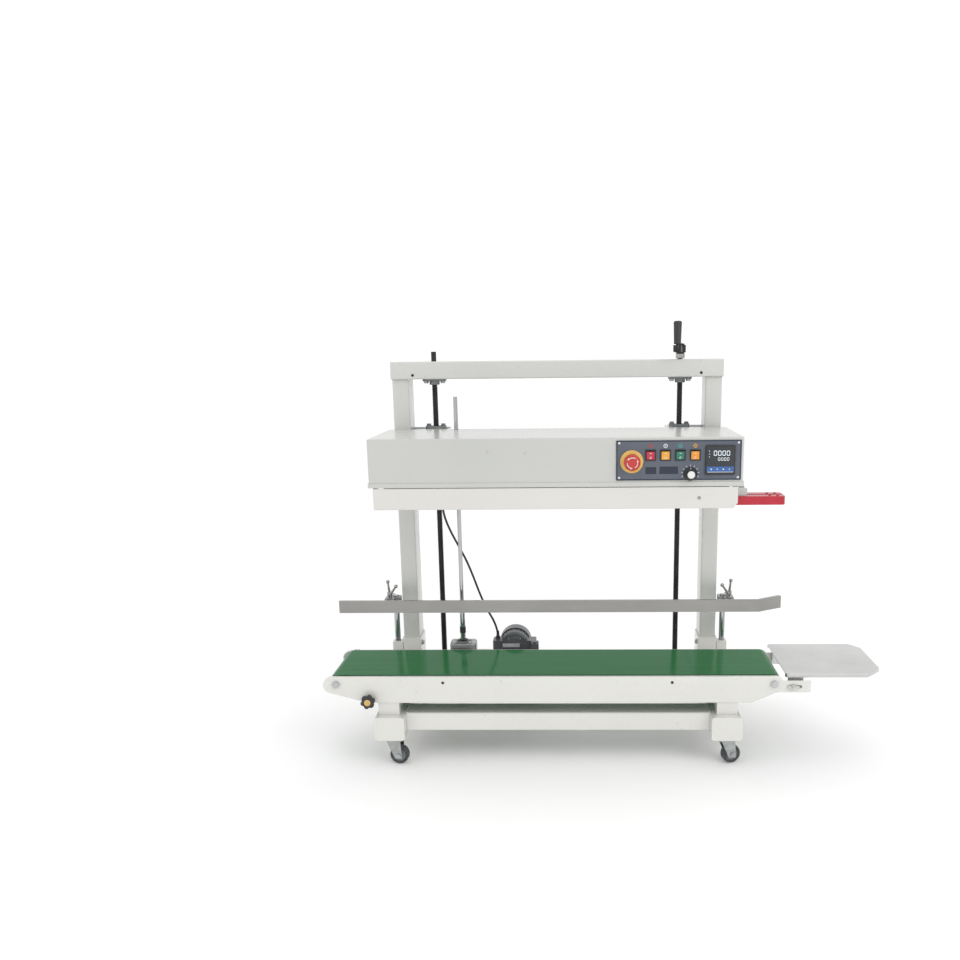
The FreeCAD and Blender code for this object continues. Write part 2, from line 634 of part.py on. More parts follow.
def guards():
    """Lower covers in front of and behind the bag slot."""
    z0, z1 = guard_bottom, guard_top
    y0, y1 = head_front, slot_y - 35
    outer = box(guard_left, guard_right, y0, y1, z0, z1)
    corner = prism([(guard_right - 12, y0 - 1, z0 - 1), (guard_right + 1, y0 - 1, z0 - 1),
                    (guard_right + 1, y0 - 1, z0 + 14)], V(0, 60, 0))
    outer = outer.cut(corner)
    outer = soft_edges(outer, 2.5, lambda c: c.y < y0 + 0.01)
    inner = box(guard_left + sheet, guard_right - sheet, y0 + sheet, y1 + 1, z0 + sheet, z1 + 1)
    shape = outer.cut(inner.cut(corner_wall(y0)))
    save("front_guard", shape.cut(rod(mid_x + 353, y0 - 1, 717.5, 3.2, 6, y_axis)))
    y0, y1 = slot_y + 35, head_back
    outer = box(guard_left, guard_right, y0, y1, z0, z1)
    inner = box(guard_left + sheet, guard_right - sheet, y0 - 1, y1 - sheet, z0 + sheet, z1 + 1)
    shape = outer.cut(inner)
    shape = shape.cut(rod(rod_x, rod_y, z0 - 1, 8.5, 5))
    gland = rod(cable_route[0][0], cable_route[0][1], cable_route[0][2], 7.0, z0 - cable_route[0][2])
    save("rear_guard", shape, gland)


def corner_wall(y0):
    """The cut corner of the front guard keeps its sheet thickness."""
    return prism([(guard_right - 15, y0 - 2, guard_bottom - 1), (guard_right + 1, y0 - 2, guard_bottom - 1),
                  (guard_right + 1, y0 - 2, guard_bottom + 17)], V(0, 70, 0))


def nut_brackets():
    """Carriages that wrap the columns and carry the lead nuts behind the head."""
    out = []
    for s in sides:
        def plate(z0, z1):
            a, b = mid_x + s * 302, mid_x + s * 448
            shape = box(min(a, b), max(a, b), head_back, frame_y + 50, z0, z1)
            c, d = mid_x + s * (column_x - column_size[0] / 2 - 1), mid_x + s * 460
            gap = box(min(c, d), max(c, d), frame_y - column_size[1] / 2 - 1, frame_y + column_size[1] / 2 + 1,
                      z0 - 1, z1 + 1)
            return shape.cut(gap)
        a, b = mid_x + s * 302, mid_x + s * 398
        web = box(min(a, b), max(a, b), head_back, head_back + 5, 758, 858)
        x = mid_x + s * screw_x
        bracket = fused(plate(856, 864), plate(752, 760), web)
        bracket = bracket.cut(rod(x, frame_y, 740, 15.0, 140))
        nut = rounded(box(x - 28, x + 28, frame_y - 16, frame_y + 16, 864, 871), 10, z_axis)
        nut = fused(nut, rod(x, frame_y, 826, 14.5, 38))
        nut = nut.cut(rod(x, frame_y, 820, screw_r + running_gap, 60))
        bolts = [bolt(x + d, frame_y, 871, z_axis) for d in (-20, 20)]
        out += [bracket, nut, *bolts]
    save("nut_brackets", *out)


def control_panel():
    y1 = head_front + sheet
    shape = rounded(box(panel_x[0], panel_x[1], y1 - face_t, y1, *panel_z), 2, y_axis)
    cuts = [rod(stop_x, y1 - 5, stop_z, 11.3, 10, y_axis), rod(dial_x, y1 - 5, dial_z, 3.4, 10, y_axis)]
    half = gauge_size / 2 - 2.5
    cuts.append(box(gauge_x - half, gauge_x + half, y1 - 5, y1 + 5, gauge_z - half, gauge_z + half))
    for x in rocker_x:
        cuts.append(box(x - 12, x + 12, y1 - 5, y1 + 5, rocker_z - 12.4, rocker_z + 12.4))
    for cut in cuts:
        shape = shape.cut(cut)
    save("control_panel", shape)


def stop_switch():
    y = head_front + sheet - face_t
    collar = revolved([(11.2, 0), (28, 0), (28, 2), (22, 6), (11.2, 6)], V(stop_x, y, stop_z), V(0, -1, 0))
    save("stop_collar", collar)
    outline = [(0, -12), (10.9, -12), (10.9, 14), (19, 14), (20, 16), (20, 22), (17, 27), (9, 29.5), (0, 30)]
    save("stop_button", revolved(outline, V(stop_x, y, stop_z), V(0, -1, 0)))


def rockers():
    y = head_front + sheet - face_t
    wx, wz = rocker_half
    bezels = []
    for i, x in enumerate(rocker_x):
        lip = rounded(box(x - 13.2, x + 13.2, y - 2.2, y, rocker_z - 13.6, rocker_z + 13.6), 1.5, y_axis)
        well = box(x - 11.8, x + 11.8, y, y + 18, rocker_z - 12.2, rocker_z + 12.2)
        cavity = box(x - wx - 0.7, x + wx + 0.7, y - 3, y + 15, rocker_z - wz - 1.2, rocker_z + wz + 1.2)
        bezels.append(fused(lip, well).cut(cavity))
        key = prism([(x - wx, y - 4.6, rocker_z - wz), (x - wx, y - 3.2, rocker_z), (x - wx, y - 4.6, rocker_z + wz),
                     (x - wx, y + 5, rocker_z + wz * 0.8), (x - wx, y + 5, rocker_z - wz * 0.8)], V(2 * wx, 0, 0))
        save(f"rocker_{i + 1}", turned(key, (x, y + 1, rocker_z), x_axis, rocker_tilt))
    save("rocker_bezels", *bezels)


def speed_dial():
    y = head_front + sheet - face_t
    outline = [(0, -14), (3.2, -14), (3.2, 1), (16.8, 1), (16.2, 8), (12, 10), (11.2, 20), (10, 21.5), (0, 21.5)]
    save("speed_dial", revolved(outline, V(dial_x, y, dial_z), V(0, -1, 0)))


def temperature_gauge():
    y = head_front + sheet - face_t
    half = gauge_size / 2
    bezel = rounded(box(gauge_x - half, gauge_x + half, y - 6, y, gauge_z - half, gauge_z + half), 3, y_axis)
    bezel = soft_edges(bezel, 1.2, lambda c: c.y < y - 5.99)
    body = box(gauge_x - half + 3, gauge_x + half - 3, y, y + 62, gauge_z - half + 3, gauge_z + half - 3)
    save("temperature_gauge", fused(bezel, body))


def band_wheel_y():
    off = band_nip + band_t + band_gap + band_wheel_r
    return slot_y - off, slot_y + off


def sealing_bands():
    r_in = band_wheel_r + band_gap
    z = guard_bottom + 11
    loops = [loop_band(mid_x - wheel_span, mid_x + wheel_span, y, z, r_in, r_in + band_t, 15, z_axis)
             for y in band_wheel_y()]
    save("sealing_bands", *loops)


def band_wheels():
    z = guard_bottom + 9
    for row, y in zip(("front", "rear"), band_wheel_y()):
        for end, x in (("drive", mid_x - wheel_span), ("idle", mid_x + wheel_span)):
            rim = rod(x, y, z, band_wheel_r, 19)
            rim = rim.cut(ring(x, y, z - 1, band_wheel_r - 6, 12, 8))
            axle = rod(x, y, z, axle_r, tray_z + 18 - z)
            hub = rod(x, y, tray_z + sheet + 0.5, 12, 12)
            save(f"{row}_{end}_wheel", fused(rim, axle, hub))


def sealing_blocks():
    """Heating pair, then cooling pair, each pressing a band from inside its loop."""
    out = []
    off = band_nip + band_t + 0.4
    for x0, x1 in ((mid_x + 60, mid_x + 180), (mid_x - 120, mid_x + 20)):
        for s in sides:
            a, b = slot_y + s * off, slot_y + s * (off + 18)
            block = box(x0, x1, min(a, b), max(a, b), guard_bottom + 10, guard_bottom + 27)
            posts = [rod(x, (a + b) / 2, guard_bottom + 20, 5, tray_z - guard_bottom - 20) for x in (x0 + 20, x1 - 20)]
            out.append(fused(block, *posts))
    save("sealing_blocks", *out)


def drive_sleeve():
    sleeve = rod(rod_x, rod_y, tray_z + 4, 9.0, 44)
    wheel = rod(rod_x, rod_y, tray_z + 28, 13.5, 12)
    shape = fused(sleeve, wheel).cut(rod(rod_x, rod_y, tray_z, rod_r + running_gap, 60))
    save("drive_sleeve", shape)


def infeed_guides():
    out = []
    x0, x1 = guide_x
    for s in sides:
        a = slot_y + s * guide_gap / 2
        b = slot_y + s * (guide_gap / 2 + guide_w)
        bar = box(x0 - 22, x1, min(a, b), max(a, b), *guide_z)
        bar = bar.makeFillet(9.0, [e for e in bar.Edges if e.CenterOfMass.x > x1 - 0.01
                                   and abs(e.CenterOfMass.z - sum(guide_z) / 2) < 0.01
                                   and abs(e.CenterOfMass.y - b) < 0.01])
        out.append(bar)
    save("infeed_guides", *out)


# ---- motor cable: hangs from the head's rear guard to the motor ----
cable_route = [(mid_x - 318, 18, 683), (mid_x - 318, 18, 646), (mid_x - 304, 28, 594), (mid_x - 279, 42, 538),
               (mid_x - 252, 49, 480), (mid_x - 215, 57, 365), (mid_x - 177, 66, 294), (mid_x - 177, 66, 262)]


def motor_cable():
    points = [V(*p) for p in cable_route]
    edges, at, length = [], points[0], 0.0
    for i in range(1, len(points) - 1):
        a, b, c = points[i - 1], points[i], points[i + 1]
        into, out = (b - a), (c - b)
        turn = into.getAngle(out)
        reach = 0.45 * min(into.Length, out.Length)
        radius = reach / math.tan(turn / 2)
        into.normalize()
        out.normalize()
        start, end = b - into * reach, b + out * reach
        centre_way = (out - into).normalize()
        middle = b + centre_way * (radius / math.cos(turn / 2) - radius)
        edges.append(Part.LineSegment(at, start).toShape())
        edges.append(Part.Arc(start, middle, end).toShape())
        length += (start - at).Length + radius * turn
        print(f"cable point {i}: turn {math.degrees(turn):5.1f} deg, radius {radius:7.1f} mm")
        at = end
    edges.append(Part.LineSegment(at, points[-1]).toShape())
    length += (points[-1] - at).Length
    path = Part.Wire(edges)
    start_way = (points[1] - points[0]).normalize()
    circle = Part.Wire(Part.makeCircle(cable_r, points[0], start_way))
    tube = path.makePipeShell([circle], True, False)
    print(f"cable length {length:.1f} mm, volume ratio {tube.Volume / (math.pi * cable_r ** 2 * length):.4f}")
    save("motor_cable", tube)


base_frame()
columns()
top_beam()
screw_bearings()
frame_bolts()
roller_chains()
lead_screws()
crank()
drive_rod()
bevel_gearbox()
gear_motor()
side_panels()
conveyor_bed()
conveyor_belt()
rollers()
star_knob()
infeed_plate()
rail_posts()
rail_clamps()
clamp_levers()
guide_rail()
casters()
head_tray()
head_cover()
guards()
nut_brackets()
control_panel()
stop_switch()
rockers()
speed_dial()
temperature_gauge()
sealing_bands()
band_wheels()
sealing_blocks()
drive_sleeve()
infeed_guides()
motor_cable()
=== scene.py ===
import math
import bmesh
import bpy
from mathutils import Matrix, Vector


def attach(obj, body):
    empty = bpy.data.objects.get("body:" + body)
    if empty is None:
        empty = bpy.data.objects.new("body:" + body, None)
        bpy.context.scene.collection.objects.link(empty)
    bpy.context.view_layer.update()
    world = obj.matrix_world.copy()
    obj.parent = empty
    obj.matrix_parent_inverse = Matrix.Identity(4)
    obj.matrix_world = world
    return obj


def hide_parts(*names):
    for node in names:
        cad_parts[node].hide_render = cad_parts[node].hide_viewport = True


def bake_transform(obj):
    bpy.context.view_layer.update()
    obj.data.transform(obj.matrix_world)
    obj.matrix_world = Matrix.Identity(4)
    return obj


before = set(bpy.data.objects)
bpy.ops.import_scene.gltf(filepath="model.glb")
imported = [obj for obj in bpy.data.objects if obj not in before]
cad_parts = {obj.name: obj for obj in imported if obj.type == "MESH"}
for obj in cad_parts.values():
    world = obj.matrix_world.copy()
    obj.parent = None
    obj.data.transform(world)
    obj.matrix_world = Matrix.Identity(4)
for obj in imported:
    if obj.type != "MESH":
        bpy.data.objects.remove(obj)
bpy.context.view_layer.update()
scene = bpy.context.scene
print("frame loaded:", len(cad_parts), "nodes")

mm = 0.001
midX, beltY, frameY, slotY = -117.0, -110.0, 90.0, -150.0    # the machine's centre planes, mm
xAxis, yAxis, zAxis = Vector((1, 0, 0)), Vector((0, 1, 0)), Vector((0, 0, 1))
sides = (-1, 1)


def at(x, y, z):    # a place given in millimetres
    return Vector((x, y, z)) * mm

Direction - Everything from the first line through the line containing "(guard_right + 1, y0 - 2, guard_bottom +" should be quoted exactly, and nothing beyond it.

Correct result -
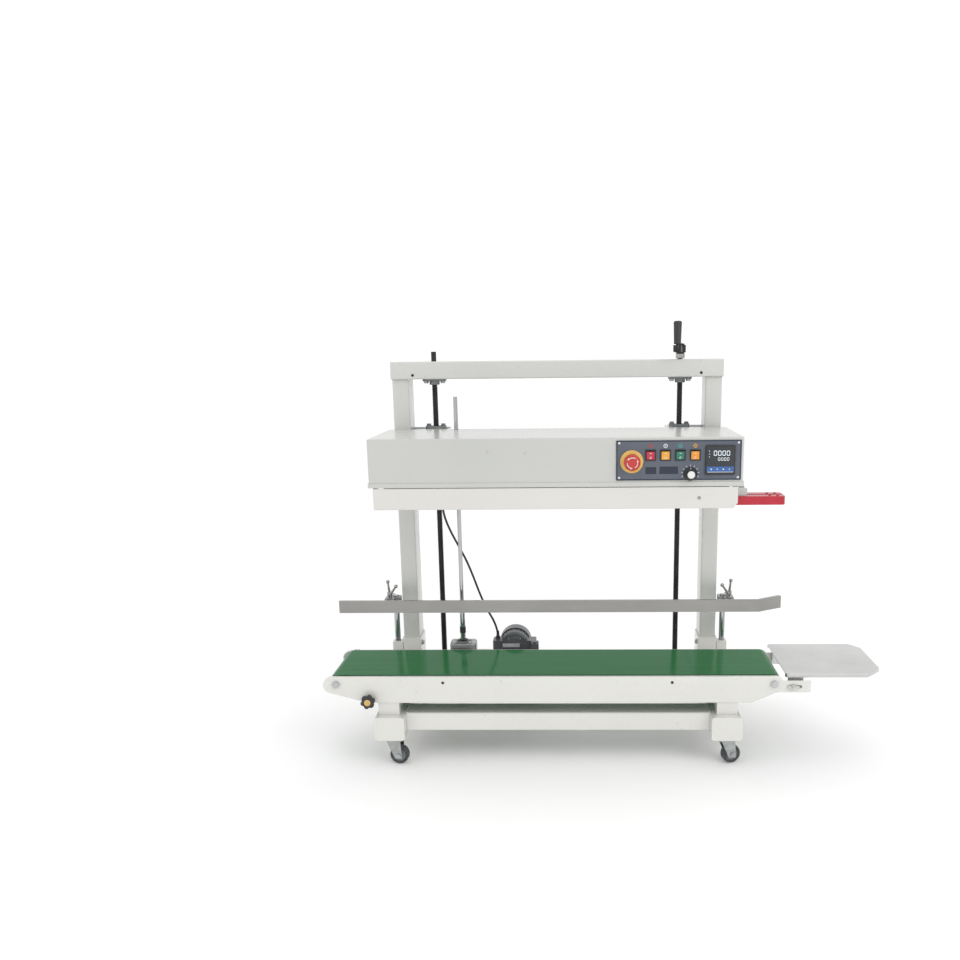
The FreeCAD and Blender code for this object continues. Write part 2, from line 634 of part.py on. More parts follow.
def guards():
    """Lower covers in front of and behind the bag slot."""
    z0, z1 = guard_bottom, guard_top
    y0, y1 = head_front, slot_y - 35
    outer = box(guard_left, guard_right, y0, y1, z0, z1)
    corner = prism([(guard_right - 12, y0 - 1, z0 - 1), (guard_right + 1, y0 - 1, z0 - 1),
                    (guard_right + 1, y0 - 1, z0 + 14)], V(0, 60, 0))
    outer = outer.cut(corner)
    outer = soft_edges(outer, 2.5, lambda c: c.y < y0 + 0.01)
    inner = box(guard_left + sheet, guard_right - sheet, y0 + sheet, y1 + 1, z0 + sheet, z1 + 1)
    shape = outer.cut(inner.cut(corner_wall(y0)))
    save("front_guard", shape.cut(rod(mid_x + 353, y0 - 1, 717.5, 3.2, 6, y_axis)))
    y0, y1 = slot_y + 35, head_back
    outer = box(guard_left, guard_right, y0, y1, z0, z1)
    inner = box(guard_left + sheet, guard_right - sheet, y0 - 1, y1 - sheet, z0 + sheet, z1 + 1)
    shape = outer.cut(inner)
    shape = shape.cut(rod(rod_x, rod_y, z0 - 1, 8.5, 5))
    gland = rod(cable_route[0][0], cable_route[0][1], cable_route[0][2], 7.0, z0 - cable_route[0][2])
    save("rear_guard", shape, gland)


def corner_wall(y0):
    """The cut corner of the front guard keeps its sheet thickness."""
    return prism([(guard_right - 15, y0 - 2, guard_bottom - 1), (guard_right + 1, y0 - 2, guard_bottom - 1),
                  (guard_right + 1, y0 - 2, guard_bottom + 17)], V(0, 70, 0))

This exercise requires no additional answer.